Papers
Topics
Authors
Recent
Search
2000 character limit reached

Multi-Agent Debate Framework

Updated 5 February 2026
  • Multi-Agent Debate Framework is a computational paradigm that organizes autonomous agents into predefined roles to engage in structured, auditable argumentation.
  • It employs formal interaction protocols and rigorous logging mechanisms to ensure transparent deliberation and compliance in high-stakes domains.
  • The framework leverages mathematical models and legal principles to balance performance, norm enforcement, and accountability in decision-making processes.

The Multi-Agent Debate Framework is an organizational and computational paradigm for AI systems involving multiple autonomous agents structured to engage in explicit, protocol-driven argumentation, adjudication, or negotiation processes. These frameworks enforce transparency, auditability, and controllability in high-stakes or norm-sensitive decision domains, such as legal reasoning, policy deliberation, and tabular decision-making. They are grounded in formal role assignment, interaction protocols, structured argument exchange, and rigorous evaluation of agent behaviors, often leveraging foundations in both principal–agent theory and legal doctrine (Kolt, 14 Jan 2025, Chun et al., 29 Jan 2026, Badhe, 3 Oct 2025, Zhang et al., 24 Aug 2025).

1. Formal Structure and Core Components

Multi-agent debate frameworks instantiate a set of computational agents—each fulfilling a defined role—within a structured, typically turn-based protocol. Key components include:

  • Role Structure: Agents are assigned explicit, domain-grounded roles (e.g., Prosecutor, Defense, Judge, Plaintiff, Defendant, Attorney, Stenographer) with differentiated access to information, goals, and permitted actions. Role definitions are often mirrored on real-world institutional analogues (e.g., courtroom adversarial proceedings or regulatory arbitrations) (Chun et al., 29 Jan 2026, Zhang et al., 24 Aug 2025).
  • Interaction Protocols: The debate process is governed by a finite-state or stage-structured protocol (e.g., a 7-turn debate cycle, or five procedural trial stages), where turn order, permissible speech acts, and stage transitions are hard-coded and auditable. Each round involves (a) presentation of arguments or evidence, (b) rebuttal or cross-examination, and (c) adjudicative or deliberative decision making (Chun et al., 29 Jan 2026, Zhang et al., 24 Aug 2025).
  • Private and Public Reasoning: Each agent maintains private strategy or reasoning states, performing internal deliberation and reflection prior to external utterances. All public statements—along with optional private logs—are aggregated into an immutable transcript for post hoc evaluation (Chun et al., 29 Jan 2026, Zhang et al., 24 Aug 2025).
  • Audit Trails and Logging: Every utterance, strategy update, and belief shift across all agents is logged with complete chronological traceability to ensure transparency and support compliance, fairness, and accountability in high-stakes scenarios (Chun et al., 29 Jan 2026, Kolt, 14 Jan 2025).
  • Decision Mechanisms: Final verdicts or collective outputs arise from the deliberation process, typically executed by an explicit judge or aggregator role; these decisions are accompanied by explicit confidence, reasoning, and supporting argumentation (Chun et al., 29 Jan 2026, Zhang et al., 24 Aug 2025).

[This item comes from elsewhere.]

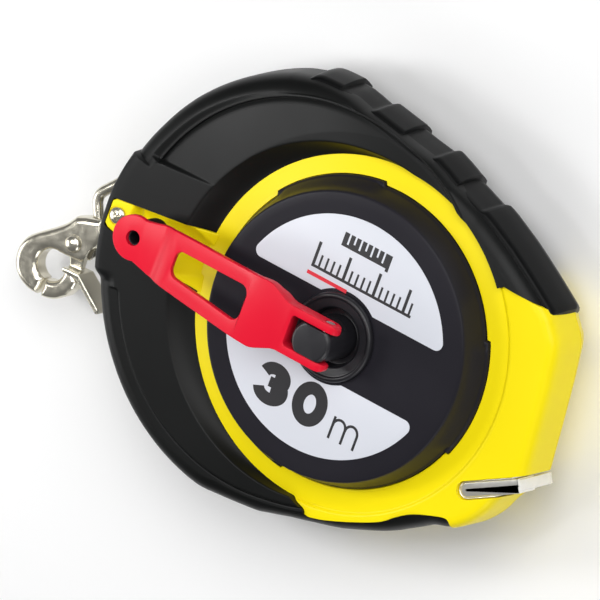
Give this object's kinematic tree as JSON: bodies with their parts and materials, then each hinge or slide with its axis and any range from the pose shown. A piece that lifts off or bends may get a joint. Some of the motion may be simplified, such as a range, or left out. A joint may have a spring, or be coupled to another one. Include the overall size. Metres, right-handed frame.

2. Mathematical and Algorithmic Foundations

Multi-agent debate frameworks are algorithmically formalized via Markov games, sequential decision-making, and compositional reasoning architectures:

  • Let D={(xi,yi)}i=1ND = \{(x_i, y_i)\}_{i=1}^N be a data set, AA the agent set (e.g., A={P,Df,J}A = \{\text{P}, \text{Df}, \text{J}\}), and Sa,tS_{a,t} be agent aa's private state at time/turn tt.
  • The interaction protocol defines a mapping from current history and states to allowable next actions: Ua,t=f(Sa,t,history)U_{a,t} = f(S_{a,t}, \text{history}) (Chun et al., 29 Jan 2026).
  • For legal simulations, actions are further constrained by rule engines (e.g., JSON-encoded procedural rules) that define allowable moves and effects (such as setting procedural gates, imposing cost/delay, and enabling/disabling argument types) (Badhe, 3 Oct 2025).
  • Evaluation metrics encompass both traditional outcome measures (accuracy, precision, recall, F1-score) and process-oriented metrics (argumentative impact, belief shifts, exploit scores) (Chun et al., 29 Jan 2026, Badhe, 3 Oct 2025).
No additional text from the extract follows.